What would John Lorne Campbell make of his story being told at a music festival? T in the Park would not be his style but he might feel quite at home in The Big Tent, a green festival celebrating sustainable land management with music and good local food.
For a start he has much in common with Ninian Stuart, the man behind Scotland’s environmental festival. The Hereditary Keeper of Falkland Palace spent the earlier part of his life as a social worker in Glasgow before returning to the responsibilities of managing the family estate in the 1990s. That evolved into the Falkland Centre for Stewardship, a charity with a holistic programme for sustainable land management involving the local community. The Big Tent festival is organised by the centre in the Falkland estate’s rolling farmland on the edge of the very beautiful village of Falkland. John would certainly have approved of the organic farm producing affordable food for local people.
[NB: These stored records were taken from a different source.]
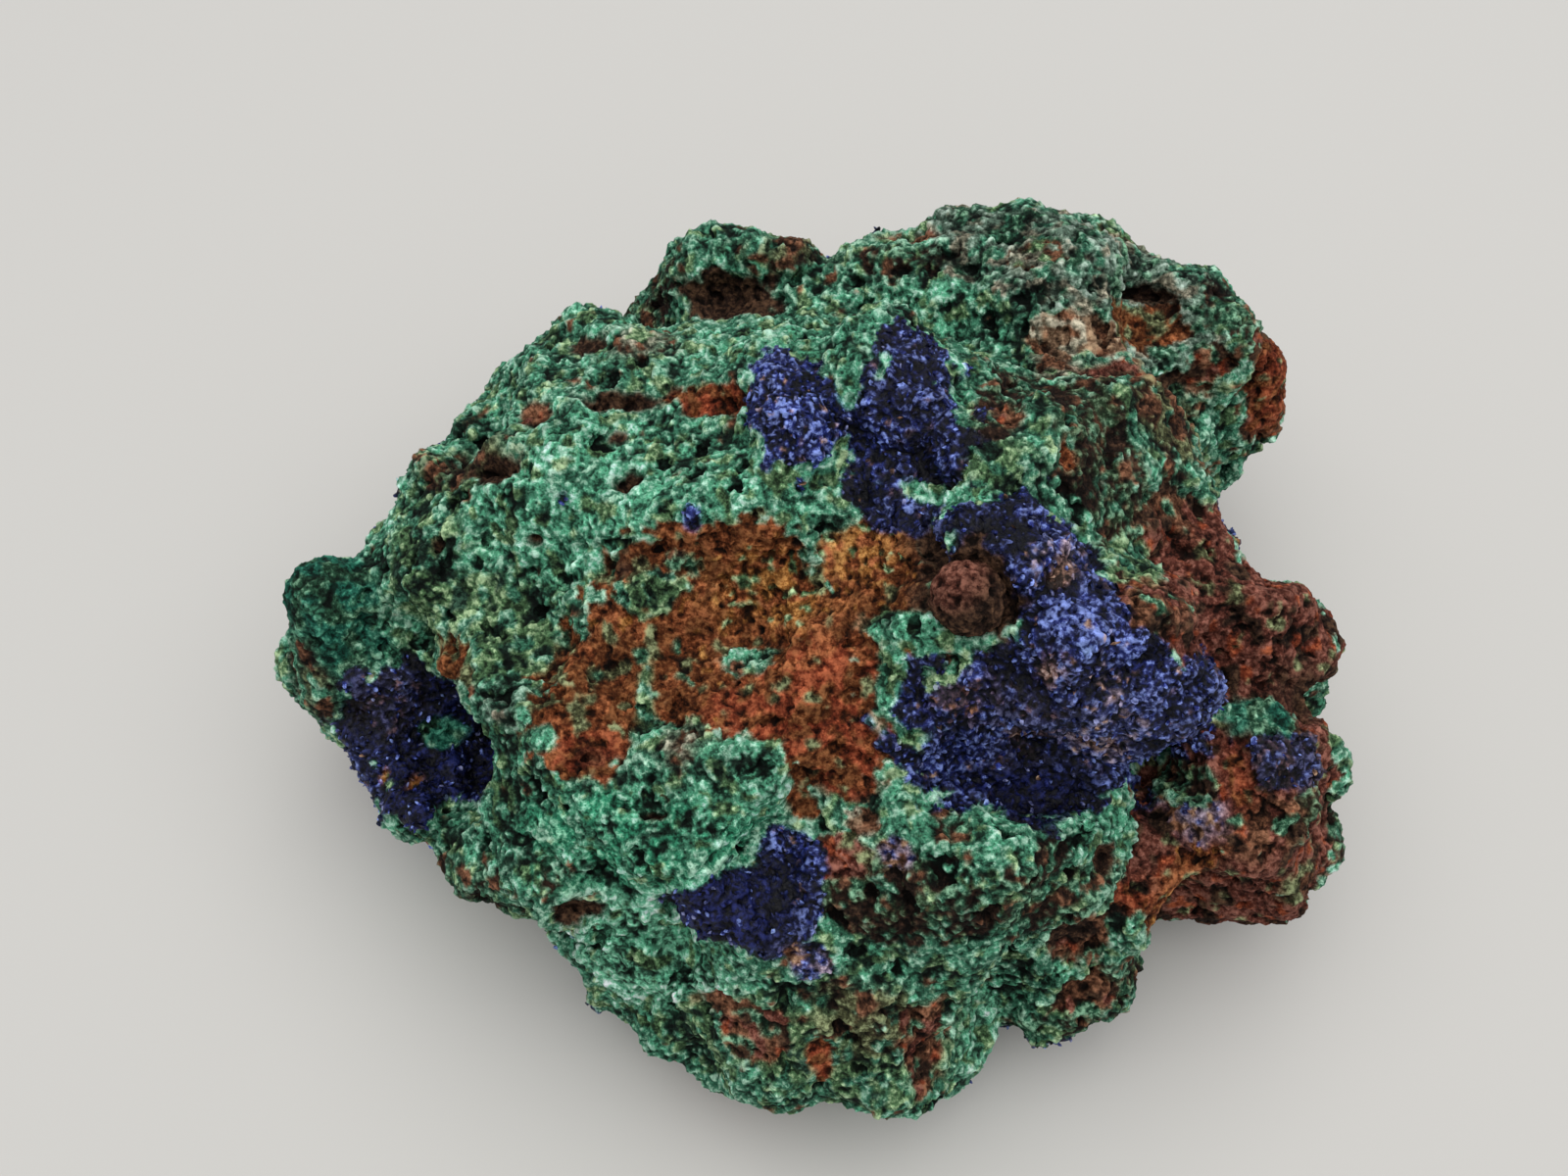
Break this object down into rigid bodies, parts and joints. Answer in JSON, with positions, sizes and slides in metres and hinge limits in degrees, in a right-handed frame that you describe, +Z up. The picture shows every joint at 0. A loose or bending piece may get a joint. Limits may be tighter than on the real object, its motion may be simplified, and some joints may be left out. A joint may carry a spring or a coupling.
{
  "type": "azurite malachite specimen",
  "caption": "Free-standing lump of intergrown minerals: green malachite crusts and blue azurite bosses on rusty, pitted limonite, with a flat broken underside.",
  "frame": {"origin": "middle of the bounding box's underside, in the plane of the flat broken face that the lump rests on", "axes": "+X along the longest side, towards the right as seen from the front; +Y towards the back; +Z up, out of the crusted top"},
  "size_m": [0.073, 0.0624, 0.036],
  "materials": {
    "malachite_azurite_limonite": "rough, granular natural mineral crust, green with deep blue and rusty orange areas"
  },
  "bodies": {
    "root": {"azurite_malachite_specimen": "malachite_azurite_limonite"}
  },
  "joints": []
}
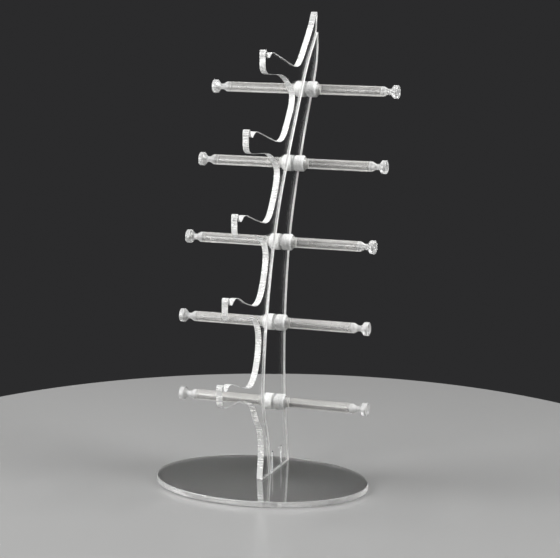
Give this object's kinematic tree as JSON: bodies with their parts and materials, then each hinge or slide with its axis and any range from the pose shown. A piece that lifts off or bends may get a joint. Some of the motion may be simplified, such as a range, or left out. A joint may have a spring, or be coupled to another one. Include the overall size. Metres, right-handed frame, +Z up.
{
  "type": "eyewear display stand",
  "caption": "Tiered counter stand for glasses: a clear hooked upright leaning back on an oval base, with turned clear rods through it that end in knobs.",
  "frame": {"origin": "centre of the oval base, on its underside, where the stand rests on a counter", "axes": "+Z up, +X along the rods to the right seen from the front, -Y the side that the hooks face, +Y the side that the upright leans back to"},
  "size_m": [0.175, 0.2162, 0.3705],
  "materials": {
    "clear_sheet": "clear cast acrylic sheet, faces polished, edges cut by laser with fine upright striations",
    "clear_rod": "clear turned acrylic with fine turning marks",
    "screw_steel": "zinc plated, dull"
  },
  "bodies": {
    "stand": {"base_plate": "clear_sheet", "hook_strip": "clear_sheet", "spine": "clear_sheet", "base_screw_1": "screw_steel", "base_screw_2": "screw_steel", "stud_1": "clear_rod", "stud_2": "clear_rod", "stud_3": "clear_rod", "stud_4": "clear_rod", "stud_5": "clear_rod"},
    "rod_1_right": {"rod_1_right": "clear_rod"},
    "rod_1_left": {"rod_1_left": "clear_rod"},
    "rod_2_right": {"rod_2_right": "clear_rod"},
    "rod_2_left": {"rod_2_left": "clear_rod"},
    "rod_3_right": {"rod_3_right": "clear_rod"},
    "rod_3_left": {"rod_3_left": "clear_rod"},
    "rod_4_right": {"rod_4_right": "clear_rod"},
    "rod_4_left": {"rod_4_left": "clear_rod"},
    "rod_5_right": {"rod_5_right": "clear_rod"},
    "rod_5_left": {"rod_5_left": "clear_rod"}
  },
  "joints": [
    {"name": "unscrew_1_right", "type": "slide", "parent": "stand", "child": "rod_1_right", "axis": [1, 0, 0], "range_m": [0, 0.012]},
    {"name": "unscrew_1_left", "type": "slide", "parent": "stand", "child": "rod_1_left", "axis": [-1, 0, 0], "range_m": [0, 0.012]},
    {"name": "unscrew_2_right", "type": "slide", "parent": "stand", "child": "rod_2_right", "axis": [1, 0, 0], "range_m": [0, 0.012]},
    {"name": "unscrew_2_left", "type": "slide", "parent": "stand", "child": "rod_2_left", "axis": [-1, 0, 0], "range_m": [0, 0.012]},
    {"name": "unscrew_3_right", "type": "slide", "parent": "stand", "child": "rod_3_right", "axis": [1, 0, 0], "range_m": [0, 0.012]},
    {"name": "unscrew_3_left", "type": "slide", "parent": "stand", "child": "rod_3_left", "axis": [-1, 0, 0], "range_m": [0, 0.012]},
    {"name": "unscrew_4_right", "type": "slide", "parent": "stand", "child": "rod_4_right", "axis": [1, 0, 0], "range_m": [0, 0.012]},
    {"name": "unscrew_4_left", "type": "slide", "parent": "stand", "child": "rod_4_left", "axis": [-1, 0, 0], "range_m": [0, 0.012]},
    {"name": "unscrew_5_right", "type": "slide", "parent": "stand", "child": "rod_5_right", "axis": [1, 0, 0], "range_m": [0, 0.012]},
    {"name": "unscrew_5_left", "type": "slide", "parent": "stand", "child": "rod_5_left", "axis": [-1, 0, 0], "range_m": [0, 0.012]}
  ]
}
The laird of Canna was also keen and versatile musician so he might enjoy the strong thread of traditional Scottish music running through festival programme. And he would certainly like the emphasis on recycling the rubbish as part of Zero Waste Scotland (he hated how tides of plastic waste destroyed the quality of kelp which had traditionally nourished crops grown on Canna).
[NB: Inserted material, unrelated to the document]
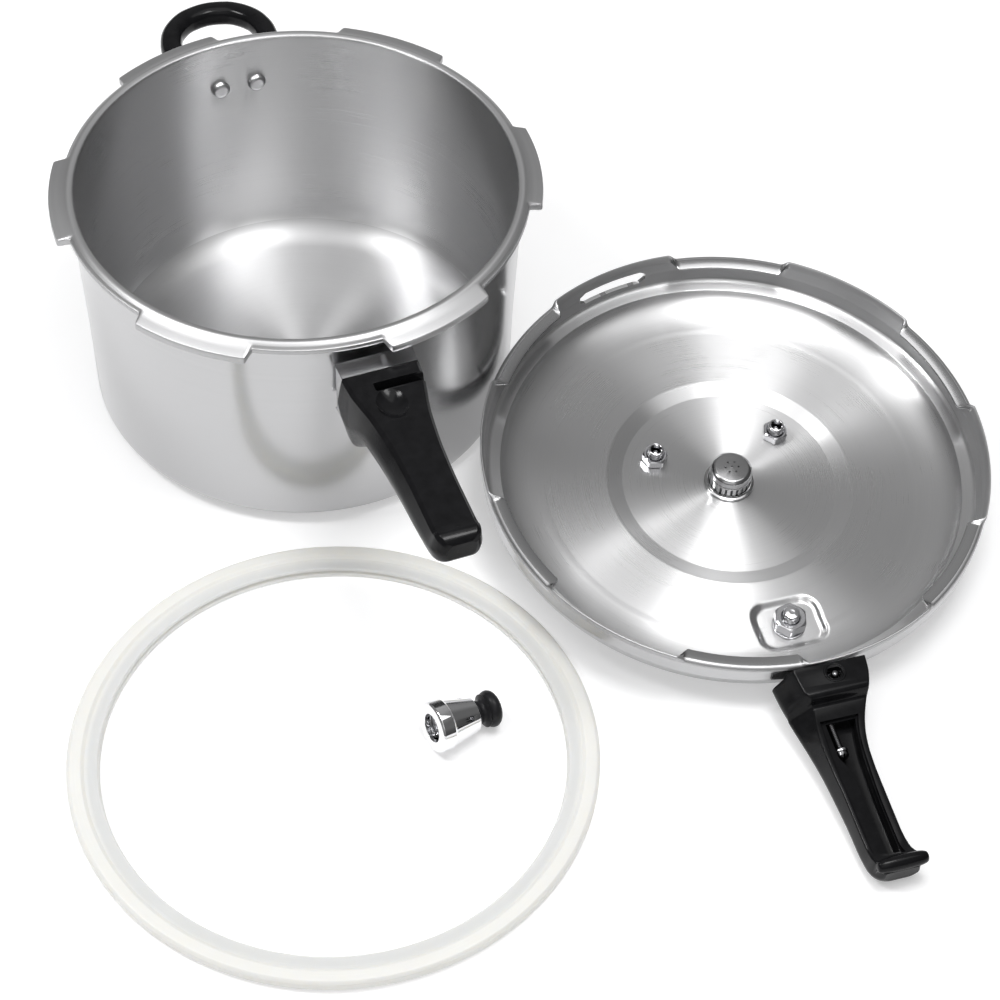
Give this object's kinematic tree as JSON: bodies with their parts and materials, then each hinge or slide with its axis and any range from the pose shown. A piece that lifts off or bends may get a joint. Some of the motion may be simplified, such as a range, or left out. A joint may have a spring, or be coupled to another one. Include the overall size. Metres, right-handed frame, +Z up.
{
  "type": "pressure canner",
  "caption": "Stovetop pressure cooker taken apart: lugged pot with a long grip and a loop, inverted bayonet lid, silicone ring and weight.",
  "frame": {"origin": "the pot's axis at the flat underside of its base, which stands on the table", "axes": "+Z up along the pot's axis; +Y away from the front, where the gasket lies; +X towards the lid"},
  "size_m": [0.5236, 0.5983, 0.15],
  "materials": {
    "brushed_aluminium": "satin spun inside, polished outside",
    "polished_aluminium": "polished",
    "black_phenolic": "moulded, glossy",
    "bright_steel": "bright zinc and stainless",
    "chrome_plate": "mirror plated",
    "spring_steel": "drawn wire",
    "clear_silicone": "translucent, satin",
    "black_rubber": "matt"
  },
  "bodies": {
    "pot": {"helper_handle_bracket": "bright_steel", "helper_handle_loop": "black_phenolic", "helper_rivet_left": "polished_aluminium", "helper_rivet_right": "polished_aluminium", "helper_screw_left": "bright_steel", "helper_screw_right": "bright_steel", "pot_handle_bolt": "bright_steel", "pot_handle_bracket": "bright_steel", "pot_handle_grip": "black_phenolic", "pot_handle_washer": "bright_steel", "pot_shell": "brushed_aluminium"},
    "lid": {"handle_long_screw": "bright_steel", "handle_screw_washer": "bright_steel", "lid_handle_bolt": "bright_steel", "lid_handle_grip": "black_phenolic", "lid_handle_nut": "bright_steel", "lid_handle_strap": "bright_steel", "lid_handle_washer": "bright_steel", "lid_shell": "brushed_aluminium", "lock_pin_spring": "spring_steel", "relief_valve_body_left": "bright_steel", "relief_valve_body_right": "bright_steel", "relief_valve_nut_left": "bright_steel", "relief_valve_nut_right": "bright_steel", "relief_valve_seal_left": "black_rubber", "relief_valve_seal_right": "black_rubber", "relief_valve_spring_left": "spring_steel", "relief_valve_spring_right": "spring_steel", "vent_pipe": "bright_steel", "vent_pipe_nut": "bright_steel"},
    "strainer": {"strainer_cap": "chrome_plate"},
    "lock_pin": {"lock_pin": "bright_steel"},
    "relief_pin_left": {"relief_valve_pin_left": "chrome_plate"},
    "relief_pin_right": {"relief_valve_pin_right": "chrome_plate"},
    "gasket": {"sealing_gasket": "clear_silicone"},
    "regulator_weight": {"regulator_weight_body": "chrome_plate", "regulator_weight_clip": "spring_steel", "regulator_weight_knob": "black_phenolic", "regulator_weight_stem": "bright_steel"}
  },
  "joints": [
    {"name": "lid_lift", "type": "slide", "parent": "pot", "child": "lid", "axis": [0.3301, -0.12, 0.9363], "range_m": [0, 0.2]},
    {"name": "gasket_lift", "type": "slide", "parent": "pot", "child": "gasket", "axis": [0, -0.8, 0.6], "range_m": [0, 0.25]},
    {"name": "regulator_weight_lift", "type": "slide", "parent": "pot", "child": "regulator_weight", "axis": [0, 0, 1], "range_m": [0, 0.08]},
    {"name": "strainer_pull", "type": "slide", "parent": "lid", "child": "strainer", "axis": [0.0323, -0.0994, 0.9945], "range_m": [0, 0.03]},
    {"name": "lock_pin_travel", "type": "slide", "parent": "lid", "child": "lock_pin", "axis": [0.0323, -0.0994, 0.9945], "range_m": [0, 0.004], "stiffness_N_per_m": 200, "deforming": ["lock_pin_spring"]},
    {"name": "relief_pin_left_travel", "type": "slide", "parent": "lid", "child": "relief_pin_left", "axis": [-0.0323, 0.0994, -0.9945], "range_m": [0, 0.002], "stiffness_N_per_m": 600, "deforming": ["relief_valve_spring_left"]},
    {"name": "relief_pin_right_travel", "type": "slide", "parent": "lid", "child": "relief_pin_right", "axis": [-0.0323, 0.0994, -0.9945], "range_m": [0, 0.002], "stiffness_N_per_m": 600, "deforming": ["relief_valve_spring_right"]}
  ]
}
But, to get back to the point, I’m very pleased to get the chance to talk about John’s life and work in the talks hosted by Word Power books during the Big Tent on Saturday 21st July. The theme is Think Global Act Local with a particular focus on the Year of the Co-operative. It should not be difficult to make links with John’s way of farming and managing the land – and his early interest in the pioneering co-operative fisheries and credit-unions of Nova Scotia in the 1930s.
It is good to see my old book festival partner, Andy Wightman, is also taking part in the panel discussion on Land, Life and Livelihood a little later in the afternoon so I will be able to sit in on that. If my talk finishes in time I might even get to the session on Food, Farming and Future with another very interesting panel including the writer Colin Tudge and environmental scientist Maggie Gill.